Traditional Stories

(As told by R. W. Hall to his grandson, Kenneth Hall)

As a boy of eighteen years, Rawley W. Hall fought from April 22, 1861, to April 30, 1864, as a private in Company B of "Chatham Grays" in Montague's infantry battalion, which became Company I of the Fifty-third Virginia Infantry Regiment. In order of succession, the commanders of the Fifty-third Virginia were Colonels Harrison B. Tomdin, John G. Grammer, Jr., and William R. Aylett. The regiment itself came principally from the counties of the Virginia south side-such as Pittsylvania, Halifax, and Charles City.

The Fifty-third Virginia had a most illustrious Civil War history. Its sister regiments were the Ninth, Fourteenth, Thirty-eighth and Fifty-seventh Virginia Infantry, and the five regiments together formed a brigade under Gen. Lewis A. Armistead. This unit took part in most of the major battles of the Army of Northern Virginia, including the Peninsular Campaign, Second Manassas, Sharpsburg, Fredericksburg, Gettysburg, the Wilderness, Spotsylvania, and the siege of Petersburg. Armistead's brigade is best remembered for its sterling part in Pickett's Charge at Gettysburg. Although some one thousand men served at various times in the Fifty-third Virginia, only eighty-one were left to surrender with Lee's army at Appomattox. In one of his battles, Rawley felt a terrific stinging pain in his abdomen. He placed his hand front and back to discover his injury or blood and finding none, continued to fight. After the battle he removed his watch and found it was shattered.

Another story involved a new recruit who confided in grandfather that he had a premonition that he would die in battle. He asked that his belongings and a letter be mailed to his mother.

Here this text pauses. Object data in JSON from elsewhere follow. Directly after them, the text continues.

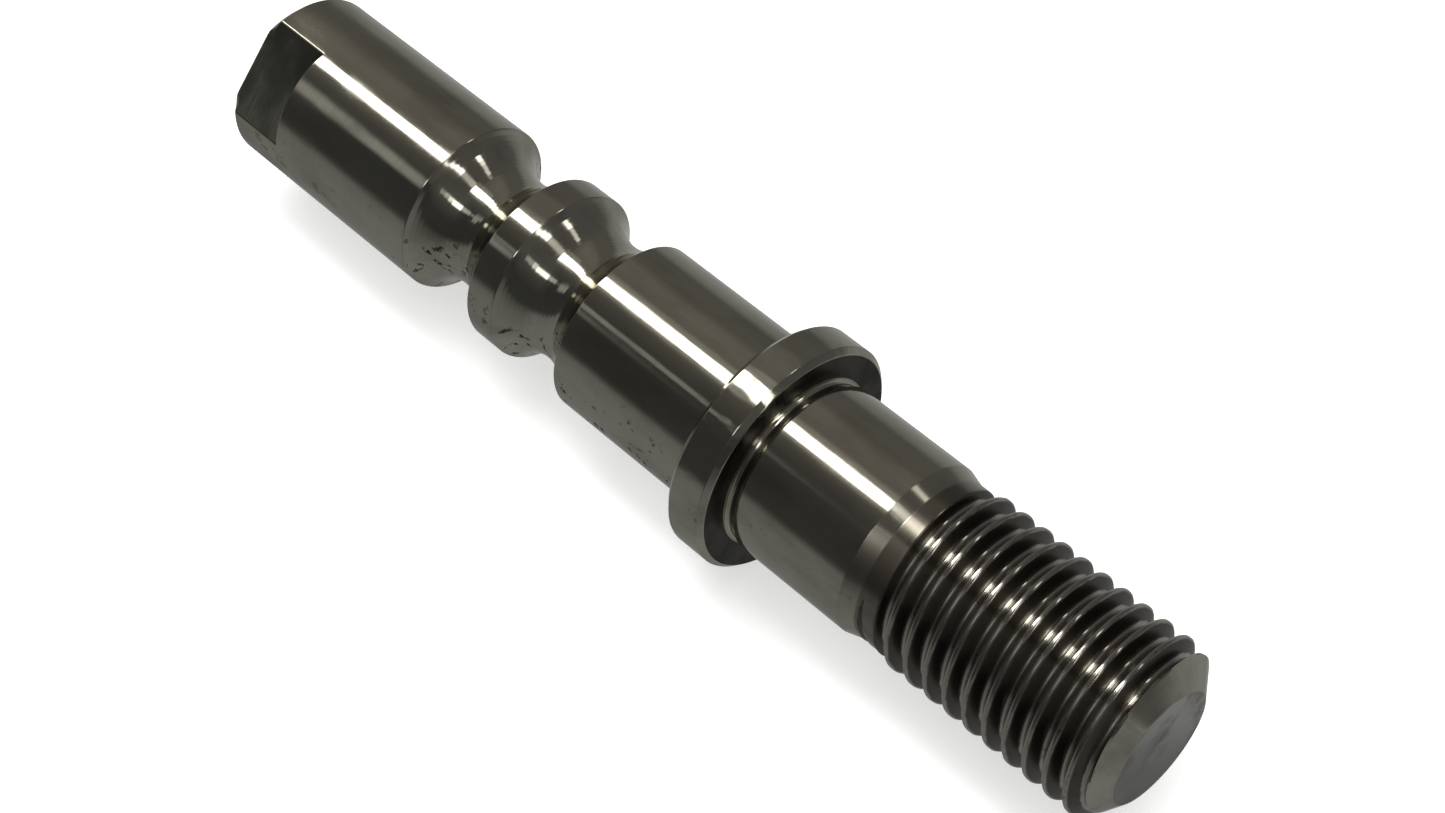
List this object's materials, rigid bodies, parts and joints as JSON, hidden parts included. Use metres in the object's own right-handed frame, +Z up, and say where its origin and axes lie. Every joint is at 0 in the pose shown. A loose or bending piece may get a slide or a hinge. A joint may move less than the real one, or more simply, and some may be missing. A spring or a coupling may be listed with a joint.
{
  "type": "threaded detent stud",
  "caption": "One-piece turned steel stud: threaded end, seat shank, locating collar, twin round-bottomed detent grooves and a head with wrench flats.",
  "frame": {"origin": "on the stud's axis, in the plane of the collar face that seats against the plate the stud is screwed into", "axes": "+X along the axis, out of the threaded end; +Z up with the stud lying on its side, so that one wrench flat faces between +Z and -Y"},
  "size_m": [0.101, 0.0212, 0.0212],
  "materials": {
    "turned_steel": "fine turned and polished, worn, thread slightly browned"
  },
  "bodies": {
    "root": {"detent_stud": "turned_steel"}
  },
  "joints": []
}
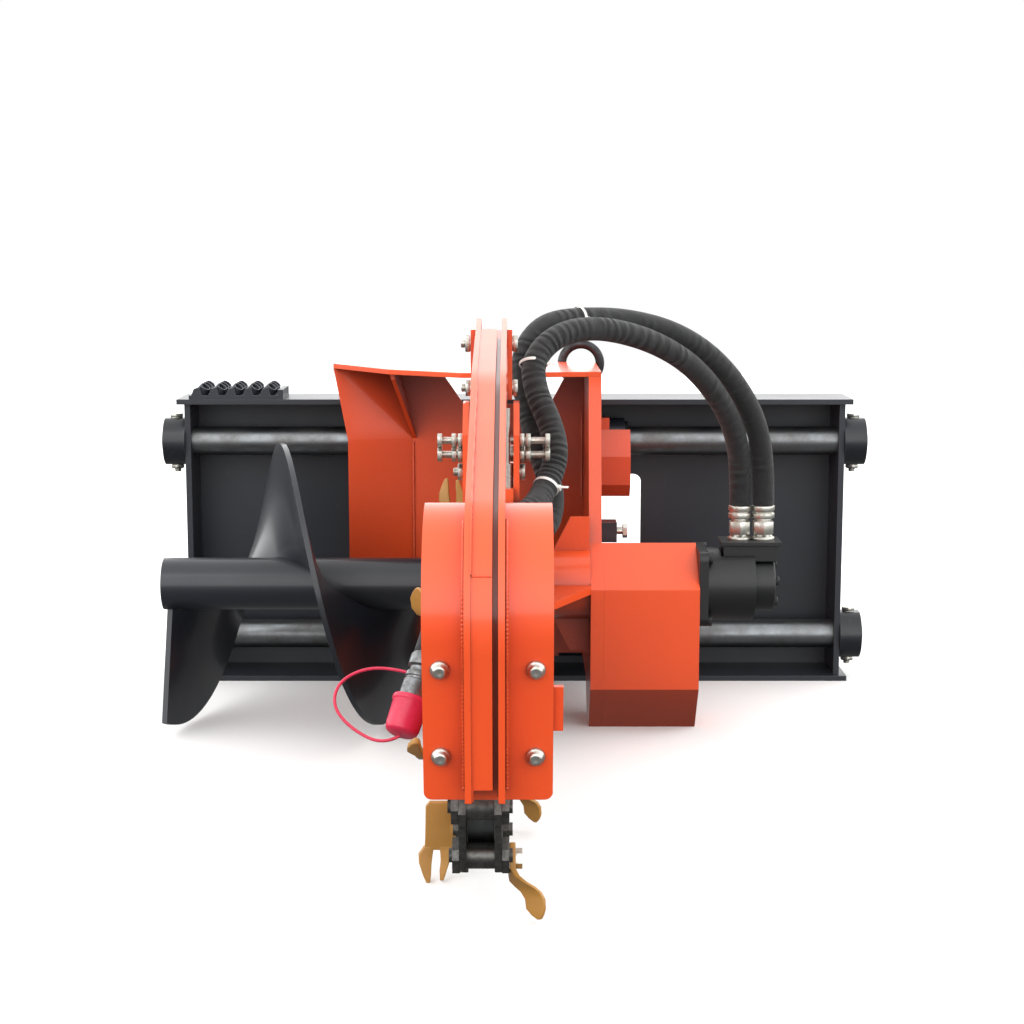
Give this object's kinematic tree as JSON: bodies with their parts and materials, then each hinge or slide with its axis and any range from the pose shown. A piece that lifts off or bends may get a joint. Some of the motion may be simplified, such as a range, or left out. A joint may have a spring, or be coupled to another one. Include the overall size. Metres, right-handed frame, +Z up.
{
  "type": "skid steer trencher",
  "caption": "Skid steer trencher attachment: side-shift coupler frame with a chain boom, carbide-style S teeth, a spoil auger, a hydraulic motor and a curved crumber shoe",
  "frame": {"origin": "rear face of the coupler plate, mid width, on the ground", "axes": "X right as seen from the nose of the boom, -Y towards the nose of the boom, Z up"},
  "size_m": [1.224, 1.5417, 0.6722],
  "materials": {
    "orange_paint": "semi-gloss orange powder coat",
    "dark_paint": "semi-gloss blue-black paint",
    "black_paint": "satin black paint",
    "steel": "bright turned steel",
    "zinc": "zinc plated steel",
    "dark_steel": "dark forged steel",
    "chain_steel": "oiled chain steel",
    "gold_paint": "gold paint",
    "hose_sleeve": "woven textile sleeve",
    "bronze": "turned bronze",
    "seal_rubber": "matt black rubber",
    "red_plastic": "glossy red moulded plastic"
  },
  "bodies": {
    "coupler_frame": {"attach_plate": "dark_paint", "attach_lip": "dark_paint", "lock_ledge": "dark_paint", "frame_flanges": "dark_paint", "side_plates": "dark_paint", "slide_rods": "steel", "rod_collars": "zinc", "collar_bolts": "zinc", "step_tread": "dark_paint"},
    "carriage": {"slide_sleeves": "black_paint", "slide_bushes": "bronze", "slide_wipers": "seal_rubber", "sleeve_saddles": "orange_paint", "sleeve_clamp": "orange_paint", "carriage_back_plate": "orange_paint", "deflector_wing": "orange_paint", "hood_top_plate": "orange_paint", "hood_rib": "orange_paint", "drive_side_plate": "orange_paint", "lifting_ring": "dark_steel", "clamp_block": "black_paint", "carriage_bolts": "zinc", "bearing_housing": "orange_paint", "shaft_bearings": "dark_steel", "shaft_seals": "seal_rubber", "drive_guard": "orange_paint", "motor_housing": "black_paint", "motor_end_cover": "black_paint", "port_block": "black_paint", "motor_bolts": "zinc", "port_adapters": "zinc", "hose_ferrules": "zinc", "outer_hose": "hose_sleeve", "inner_hose": "hose_sleeve", "quick_couplers": "zinc", "dust_caps": "red_plastic", "boom_beam": "orange_paint", "boom_support": "orange_paint", "nose_pin": "steel", "outer_links": "chain_steel", "inner_links": "chain_steel", "digging_teeth": "gold_paint", "tooth_bolts": "zinc", "support_beam": "orange_paint", "mast_plates": "orange_paint", "riser_plates": "orange_paint", "pivot_ears": "orange_paint", "mast_bolts": "zinc", "adjuster_screws": "zinc", "adjuster_spring": "zinc"},
    "head_shaft_set": {"head_shaft": "steel", "drive_coupling": "steel", "drive_sprocket": "dark_steel", "auger_tube": "black_paint", "auger_flight": "black_paint"},
    "nose_roller_set": {"nose_roller": "steel"},
    "crumber": {"crumber_arm": "orange_paint", "crumber_shoe": "orange_paint", "shoe_wear_plate": "orange_paint", "shoe_bolts": "zinc"}
  },
  "joints": [
    {"name": "side_shift", "type": "slide", "parent": "coupler_frame", "child": "carriage", "axis": [1, 0, 0], "range_m": [-0.25, 0.25]},
    {"name": "head_shaft_turn", "type": "hinge", "parent": "carriage", "child": "head_shaft_set", "pos_m": [0, -0.414, 0.23], "axis": [1, 0, 0], "continuous": true, "deforming": ["inner_links", "outer_links"]},
    {"name": "nose_roller_turn", "type": "hinge", "parent": "carriage", "child": "nose_roller_set", "pos_m": [-0.04, -1.24965, 0.16469], "axis": [1, 0, 0], "continuous": true},
    {"name": "crumber_swing", "type": "hinge", "parent": "carriage", "child": "crumber", "pos_m": [-0.033, -0.752, 0.629], "axis": [-1, 0, 0], "range_deg": [0, 25]}
  ],
  "couplings": [
    {"joint": "nose_roller_turn", "follows": "head_shaft_turn", "ratio": 1}
  ]
}
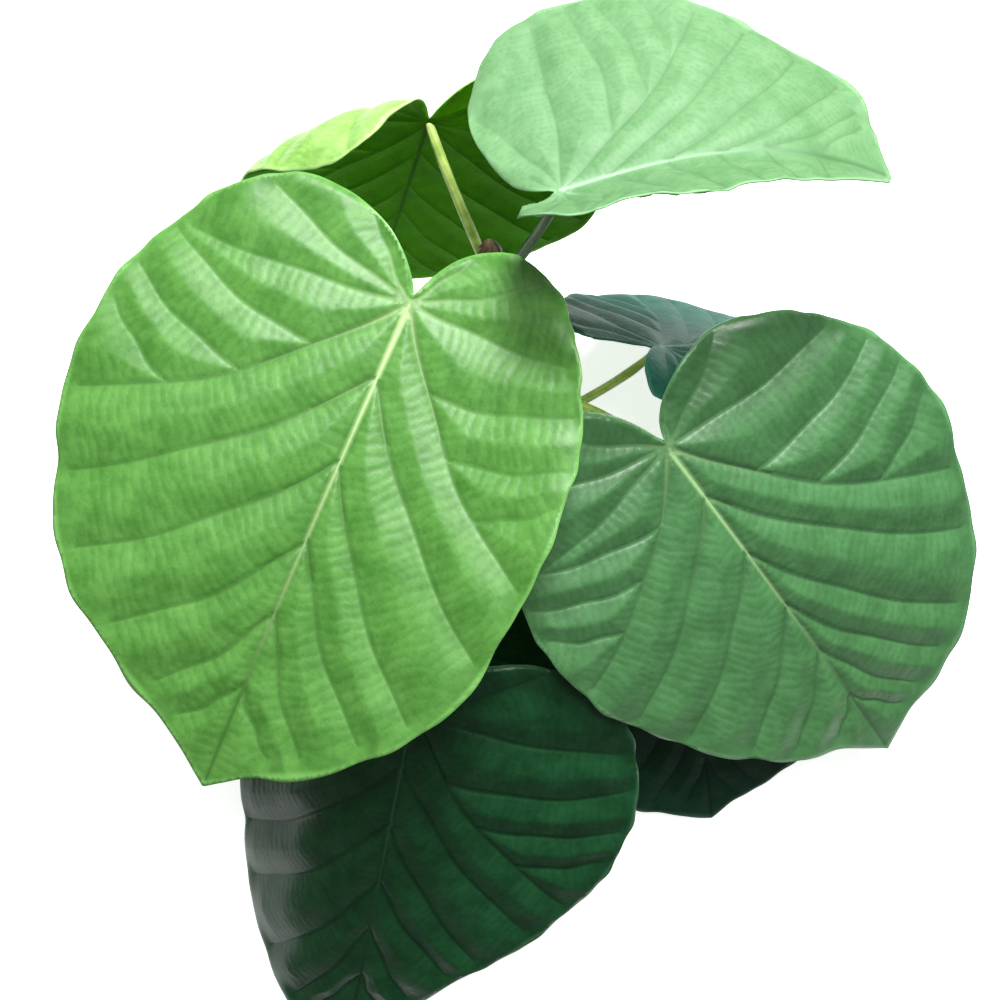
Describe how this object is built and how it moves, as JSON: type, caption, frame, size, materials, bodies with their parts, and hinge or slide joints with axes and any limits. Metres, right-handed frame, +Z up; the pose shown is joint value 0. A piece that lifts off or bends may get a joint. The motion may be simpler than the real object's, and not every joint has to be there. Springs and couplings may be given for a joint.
{
  "type": "cut leafy shoot of an umbrella fig",
  "caption": "Cut leafy end of a fig shoot: a short stem with an end bud and large heart-shaped leaves on long stalks, lying on a level surface.",
  "frame": {"origin": "on the floor, below the middle of the whole shoot's bounding box", "axes": "+Z up out of the floor, +Y from the stem's cut end towards its bud, +X to the right as seen from above"},
  "size_m": [0.4972, 0.5961, 0.3004],
  "materials": {
    "green_bark": "matt young bark with leaf scars and small pores",
    "bud_skin": "satin papery scale",
    "stalk": "smooth satin stalk",
    "leaf_bright_green": "satin leaf with sunken veins",
    "leaf_mid_green": "satin leaf with sunken veins",
    "leaf_dark_green": "glossy leaf with sunken veins",
    "leaf_blue_green": "glossy leaf with sunken veins",
    "leaf_olive_green": "matt leaf underside with raised veins",
    "leaf_mint_green": "soft young leaf with sunken veins"
  },
  "bodies": {
    "root": {"stem": "green_bark", "bud": "bud_skin", "petiole_front": "stalk", "petiole_right": "stalk", "petiole_bottom": "stalk", "petiole_lower": "stalk", "petiole_side": "stalk", "petiole_back": "stalk", "petiole_top": "stalk", "blade_front": "leaf_bright_green", "blade_right": "leaf_mid_green", "blade_bottom": "leaf_dark_green", "blade_lower": "leaf_blue_green", "blade_side": "leaf_blue_green", "blade_back": "leaf_olive_green", "blade_top": "leaf_mint_green"}
  },
  "joints": []
}
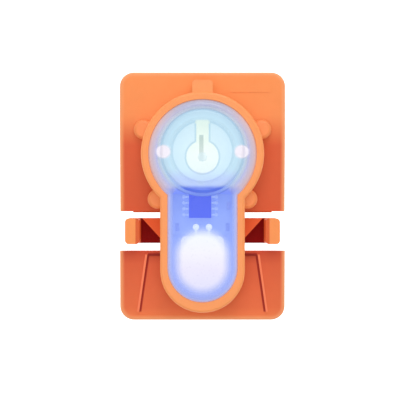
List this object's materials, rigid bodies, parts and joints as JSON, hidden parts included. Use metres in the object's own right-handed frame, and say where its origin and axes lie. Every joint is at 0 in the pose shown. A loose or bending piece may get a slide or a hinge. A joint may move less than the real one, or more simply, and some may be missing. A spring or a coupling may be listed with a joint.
{
  "type": "clip-on marker light",
  "caption": "Small clip-on LED marker light: a keyhole lamp with a push button on a split plate, with a sprung webbing clip arm behind it.",
  "frame": {"origin": "middle of the plate's outline, on the surface that the clip arm's back rests on", "axes": "X across the plate to the right seen from the front, Y up the plate towards the hinge, Z out through the lens"},
  "size_m": [0.0356, 0.0534, 0.0155],
  "materials": {
    "shell_orange": "moulded nylon, fine matte grain",
    "bezel_orange": "moulded nylon, soft sheen",
    "lens_frost": "frosted translucent, lit from within",
    "button_frost": "frosted translucent, lit from within",
    "seal_rubber": "soft silicone",
    "spring_steel": "drawn wire and strip",
    "screw_steel": "plated",
    "contact_brass": "plated spring contact",
    "pad_white": "pale film",
    "wire_jacket": "insulation",
    "tab_white": "white moulded",
    "cell_steel": "brushed cell can",
    "tray_white": "white moulded, lit blue",
    "board_blue": "solder mask",
    "chip_blue": "moulded package",
    "solder": "tinned",
    "part_dark": "ceramic",
    "part_tan": "ceramic",
    "led_glow": "lit lamp",
    "diffuser": "frosted, glowing"
  },
  "bodies": {
    "hub": {"hub_plate": "shell_orange", "bezel_frame": "bezel_orange", "bezel_screws": "screw_steel", "lens_cover": "lens_frost", "lens_seal": "seal_rubber", "return_spring": "spring_steel", "leaf_terminal": "contact_brass", "contact_pad": "pad_white", "supply_wire": "wire_jacket", "cell_clips": "tab_white", "coin_cell": "cell_steel", "ground_strip": "contact_brass", "lamp_tray": "tray_white", "circuit_board": "board_blue", "driver_chip": "chip_blue", "chip_leads": "solder", "resistors": "part_dark", "capacitor": "part_tan", "led_body": "led_glow", "led_leads": "solder", "led_diffuser": "diffuser", "hinge_pin": "screw_steel", "hinge_springs": "spring_steel"},
    "arm": {"clip_arm": "shell_orange"},
    "button": {"button_cap": "button_frost", "button_seal": "seal_rubber"},
    "leaf": {"contact_leaf": "contact_brass"},
    "door": {"battery_door": "shell_orange", "door_seal": "seal_rubber", "door_contact": "contact_brass"}
  },
  "joints": [
    {"name": "clip_open", "type": "hinge", "parent": "hub", "child": "arm", "pos_m": [0, 0.0239, 0.0023], "axis": [1, 0, 0], "range_deg": [0, 45], "stiffness_Nm_per_rad": 0.15, "springref_deg": -28.65},
    {"name": "button_press", "type": "slide", "parent": "hub", "child": "button", "axis": [0, 0, -1], "range_m": [0, 0.0005], "stiffness_N_per_m": 3000, "springref_m": -0.0004, "deforming": ["return_spring"]},
    {"name": "leaf_bend", "type": "hinge", "parent": "hub", "child": "leaf", "pos_m": [0, 0.0159, 0.01215], "axis": [1, 0, 0], "range_deg": [0, 3.7]},
    {"name": "door_turn", "type": "hinge", "parent": "hub", "child": "door", "pos_m": [0, 0.00965, 0.0064], "axis": [0, 0, -1], "range_deg": [0, 45]}
  ],
  "couplings": [
    {"joint": "leaf_bend", "follows": "button_press", "rad_per_m": 128}
  ]
}
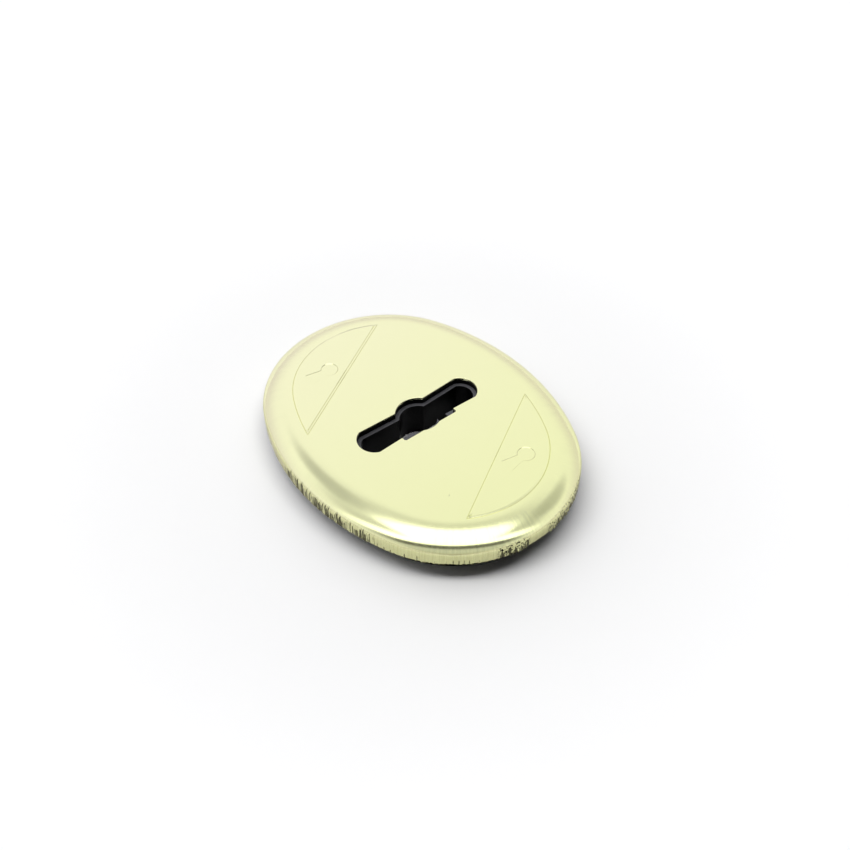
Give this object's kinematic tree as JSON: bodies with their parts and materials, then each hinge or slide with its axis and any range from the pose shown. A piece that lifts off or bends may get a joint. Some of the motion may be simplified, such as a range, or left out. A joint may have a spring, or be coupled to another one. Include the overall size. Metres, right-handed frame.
{
  "type": "keyhole escutcheon",
  "caption": "Oval clip-on keyhole escutcheon: pressed satin metal cover with raised D-shaped panels over a black moulded base, pierced by a flared key slot for a double-bit key.",
  "frame": {"origin": "on the back face, on the axis of the keyhole's round middle", "axes": "+X along the oval towards the pry notch, +Y along the key slot, +Z out of the door"},
  "size_m": [0.074, 0.057, 0.0093],
  "materials": {
    "satin_gold_sheet": "satin, fine brushed grain, draw marks on the skirt",
    "black_moulding": "matt"
  },
  "bodies": {
    "root": {"cover": "satin_gold_sheet", "base": "black_moulding"}
  },
  "joints": []
}
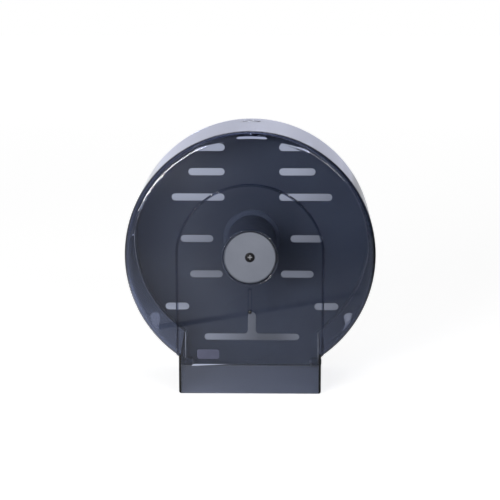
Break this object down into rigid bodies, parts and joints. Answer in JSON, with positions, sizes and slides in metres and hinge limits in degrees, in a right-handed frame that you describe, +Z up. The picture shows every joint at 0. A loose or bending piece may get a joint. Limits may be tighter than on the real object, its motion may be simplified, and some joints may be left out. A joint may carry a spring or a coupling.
{
  "type": "jumbo toilet roll dispenser",
  "caption": "Wall-mounted drum dispenser for a jumbo toilet roll: smoked drop-front cover, slotted back plate, turning roll hub and a cam lock.",
  "frame": {"origin": "on the wall plane at the hub axis, in the middle of the back plate's rear face", "axes": "+Z up, -Y out of the wall towards the user, +X to the user's right"},
  "size_m": [0.272, 0.1244, 0.2861],
  "materials": {
    "smoked_cover": "smoked see-through, high gloss",
    "charcoal_plate": "moulded satin charcoal",
    "hub_charcoal": "moulded satin charcoal, a little glossier than the plate",
    "trim_black": "glossy black",
    "badge_violet": "satin violet grey, blank",
    "disc_grey": "fine satin grey",
    "bush_white": "natural satin",
    "zinc_steel": "zinc plated",
    "dark_screw": "blackened",
    "insert_brass": "turned",
    "lock_chrome": "bright plated"
  },
  "bodies": {
    "plate": {"back_plate": "charcoal_plate", "hinge_pin_left": "zinc_steel", "hinge_pin_right": "zinc_steel", "pin_clip_left": "zinc_steel", "pin_clip_right": "zinc_steel", "hub_spindle": "hub_charcoal", "spindle_screws": "zinc_steel", "rear_washer": "zinc_steel", "front_washer": "zinc_steel", "threaded_insert": "insert_brass", "hub_disc": "disc_grey", "hub_screw": "dark_screw", "lock_strike": "zinc_steel", "strike_screw": "zinc_steel"},
    "cover": {"front_cover": "smoked_cover", "hub_ring": "trim_black", "guide_stud": "trim_black", "blank_badge": "badge_violet", "lock_body": "lock_chrome", "lock_clip": "zinc_steel"},
    "hub": {"roll_hub": "hub_charcoal", "rear_bush": "bush_white", "front_bush": "bush_white"},
    "cam": {"lock_plug": "lock_chrome", "lock_cam": "zinc_steel", "cam_washer": "zinc_steel", "cam_screw": "zinc_steel"}
  },
  "joints": [
    {"name": "cover_hinge", "type": "hinge", "parent": "plate", "child": "cover", "pos_m": [0, -0.008, -0.1436], "axis": [1, 0, 0], "range_deg": [0, 90]},
    {"name": "hub_spin", "type": "hinge", "parent": "plate", "child": "hub", "pos_m": [0, -0.06, 0], "axis": [0, 1, 0], "continuous": true},
    {"name": "lock_turn", "type": "hinge", "parent": "cover", "child": "cam", "pos_m": [0, -0.022, 0.1285], "axis": [0, 0, -1], "range_deg": [0, 90]}
  ]
}
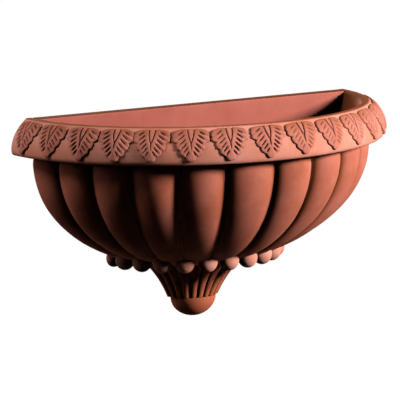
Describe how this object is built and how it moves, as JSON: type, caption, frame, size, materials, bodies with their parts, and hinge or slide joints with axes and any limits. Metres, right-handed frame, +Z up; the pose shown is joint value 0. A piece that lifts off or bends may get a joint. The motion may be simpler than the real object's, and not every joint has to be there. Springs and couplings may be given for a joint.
{
  "type": "wall planter",
  "caption": "Half-round terracotta wall planter with a gadrooned bowl, an overhanging leaf-moulded rim, a flat pierced back, beads and a fluted finial.",
  "frame": {"origin": "on the wall face of the back wall, midway between the two hanging holes", "axes": "+X to the right as seen by someone facing the wall, +Y into the wall, +Z up; the front faces -Y"},
  "size_m": [0.6008, 0.2552, 0.3129],
  "materials": {
    "bowl_clay": "matte unglazed terracotta, fine speckled grain",
    "rim_clay": "matte unglazed terracotta, wiped smooth",
    "leaf_clay": "matte unglazed terracotta, darker in the cut veins",
    "back_clay": "matte unglazed terracotta, flat slab"
  },
  "bodies": {
    "root": {"bowl_shell": "bowl_clay", "back_wall": "back_clay", "rim_band": "rim_clay", "leaf_01": "leaf_clay", "leaf_02": "leaf_clay", "leaf_03": "leaf_clay", "leaf_04": "leaf_clay", "leaf_05": "leaf_clay", "leaf_06": "leaf_clay", "leaf_07": "leaf_clay", "leaf_08": "leaf_clay", "leaf_09": "leaf_clay", "leaf_10": "leaf_clay", "leaf_11": "leaf_clay", "leaf_12": "leaf_clay", "leaf_13": "leaf_clay", "leaf_14": "leaf_clay", "leaf_15": "leaf_clay", "leaf_16": "leaf_clay", "bead_01": "bowl_clay", "bead_02": "bowl_clay", "bead_03": "bowl_clay", "bead_04": "bowl_clay", "bead_05": "bowl_clay", "bead_06": "bowl_clay", "bead_07": "bowl_clay", "bead_08": "bowl_clay", "bead_09": "bowl_clay", "bead_10": "bowl_clay", "bead_11": "bowl_clay", "bead_12": "bowl_clay", "bead_13": "bowl_clay", "finial_cone": "bowl_clay", "finial_knob": "bowl_clay"}
  },
  "joints": []
}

Their company was to leave by train for the coming battle and grandfather devised the following plan: the boy was to hide at the depot and would be seen trying to get on the train after it had started. He could not then be considered a deserter. When the train was under way the boy sat down by grandfather and said, "Whatever happens I cannot act dishonorably." During the ensuing battle they were fired on by a sharpshooter on a hill above them. They alternately loaded their guns and shot, thus keeping the sharpshooter from appearing from behind the tree to shoot at them. They continued this partnership successfully for sometime. Finally a Northern regiment appeared on the hill, the boy scared, stood up and ran. He was shot in the back and as he fell he faced grandfather and gave a despairing look as if to say, "Remember what I told you."

While a prisoner, Abraham Lincoln visited the war camp and shook the hands of all Confederate prisoners.